PCOS is diagnosed when a person has at least two of three features: irregular or infrequent periods, elevated levels of certain hormones (or visible hormonal symptoms like acne and excess hair growth), and enlarged ovaries with multiple immature follicles visible on ultrasound. It’s tied to insulin resistance and can make weight management harder, which compounds the fertility issue.
Endometriosis is harder to pin down. Diagnosis often involves a pelvic exam, imaging like ultrasound or MRI, and sometimes laparoscopy, a minor surgical procedure that allows a doctor to visually confirm tissue growing where it shouldn’t be. Many people with endometriosis go years without a diagnosis because pelvic pain gets dismissed as “normal” period pain.
Other conditions that can quietly impair fertility include primary ovarian insufficiency (when the ovaries stop functioning normally before age 40), excess prolactin production from the pituitary gland (which reduces estrogen and disrupts ovulation), prior pelvic inflammatory disease, and a history of sexually transmitted infections that may have caused scarring.
What Fertility Testing Looks Like
If you suspect something is off, testing can give you concrete answers. For women, the process typically starts with blood tests measuring two key hormones. One test, drawn around day three of your cycle, measures how hard your brain is working to stimulate your ovaries. The other measures a hormone produced by your developing eggs and gives a snapshot of your remaining egg supply. Levels below 1 nanogram per milliliter on that second test may suggest a declining supply, though a single number doesn’t predict whether you can get pregnant.
Structural tests look at whether your fallopian tubes are open and whether anything inside the uterus, like fibroids, polyps, or scar tissue, could prevent a fertilized egg from implanting.
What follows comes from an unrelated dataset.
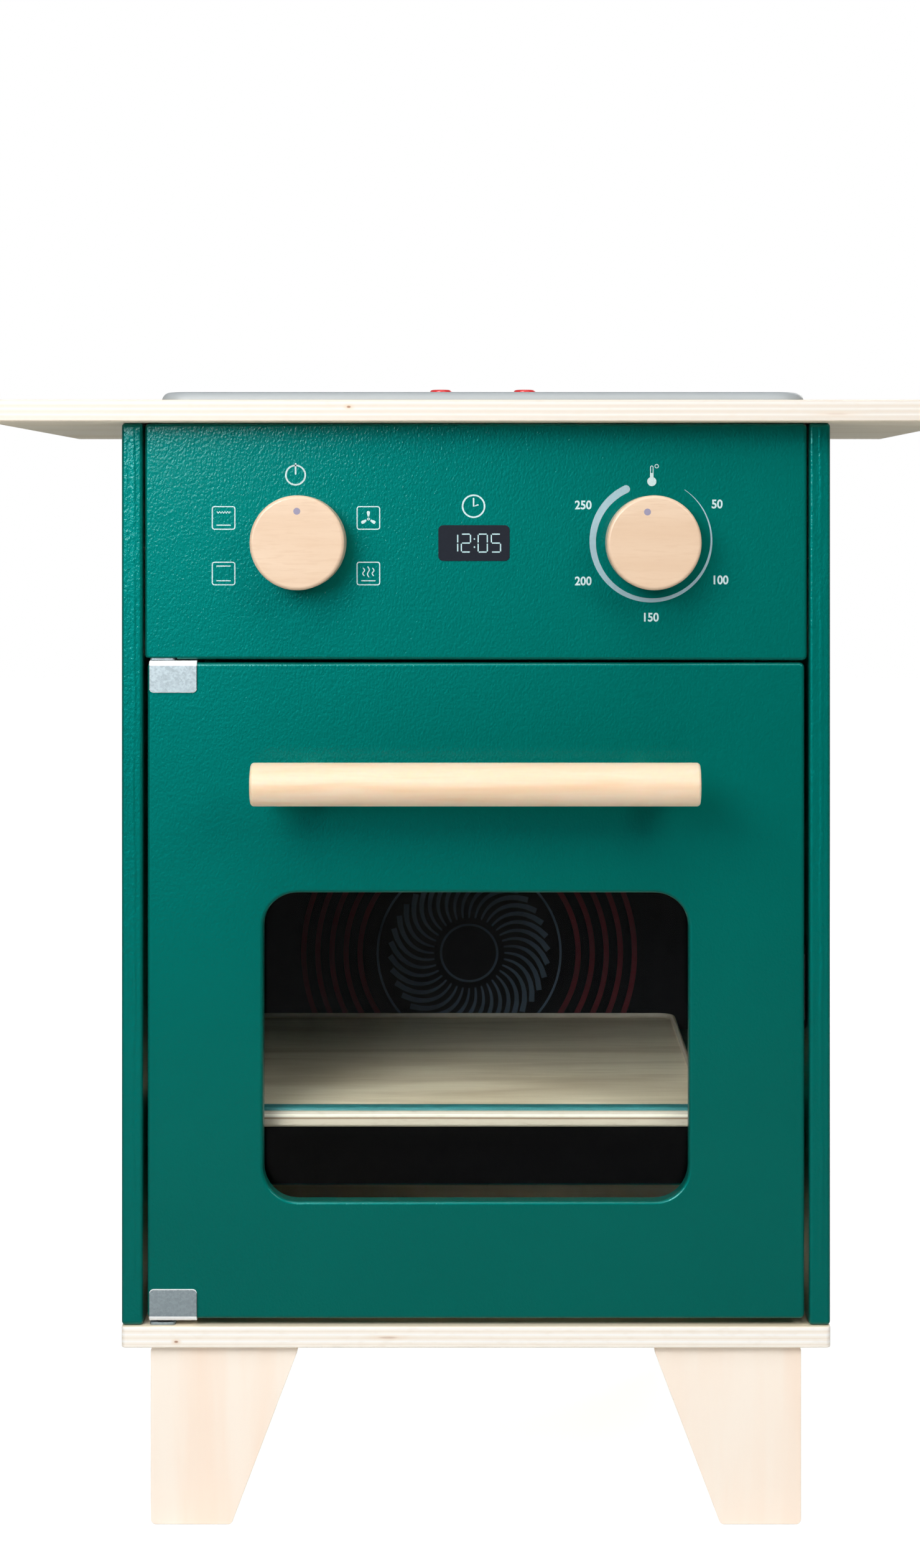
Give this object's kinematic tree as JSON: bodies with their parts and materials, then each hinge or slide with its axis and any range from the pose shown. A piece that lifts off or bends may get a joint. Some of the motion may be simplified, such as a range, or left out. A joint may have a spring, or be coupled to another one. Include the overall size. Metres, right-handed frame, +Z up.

One common procedure involves injecting dye through the cervix and using X-rays to track it through the uterus and tubes. Another uses saline and ultrasound to examine the uterine lining, sometimes followed by injecting tiny bubbles to check whether the tubes are clear. Both procedures are done in a clinic and are relatively quick.
For men, a semen analysis is the cornerstone test. It evaluates sperm count, movement, and shape, all of which affect the ability to fertilize an egg.
Why At-Home Tests Only Tell Part of the Story
At-home fertility kits for men can measure sperm count, and ovulation predictor kits can help women identify their fertile window. These aren’t necessarily inaccurate, but they’re limited. A home sperm test might show a normal count of 100 million sperm, but if none of them are moving properly, fertility is still compromised. Only a lab analysis can assess motility, shape, and other factors that matter just as much as quantity.
Similarly, ovulation kits confirm a hormonal surge that usually precedes ovulation, but they can’t tell you whether the egg was actually released, whether your tubes are open to receive it, or whether the uterine lining is receptive to implantation. Think of at-home tests as a starting point, not a diagnosis.
Red Flags That Warrant Earlier Evaluation
The standard advice is to try for a year (or six months if you’re over 35) before seeking help, but certain situations call for an earlier conversation with a specialist:
- Absent or very irregular periods
- Regular significant pelvic pain
- A history of sexually transmitted infections
- Previous abdominal or tubal surgery
- Upper body weight gain with acne and unusual hair growth
- Two or more miscarriages
- A partner with a history of testicular surgery or sexual dysfunction
- A partner currently on testosterone therapy
- Known genetic conditions you want to avoid passing on
None of these signs guarantee infertility. Many people with irregular cycles, PCOS, or even mild endometriosis conceive without intervention. But they are signals that your body is giving you information worth acting on, and getting tested earlier means more time and more options if treatment turns out to be helpful.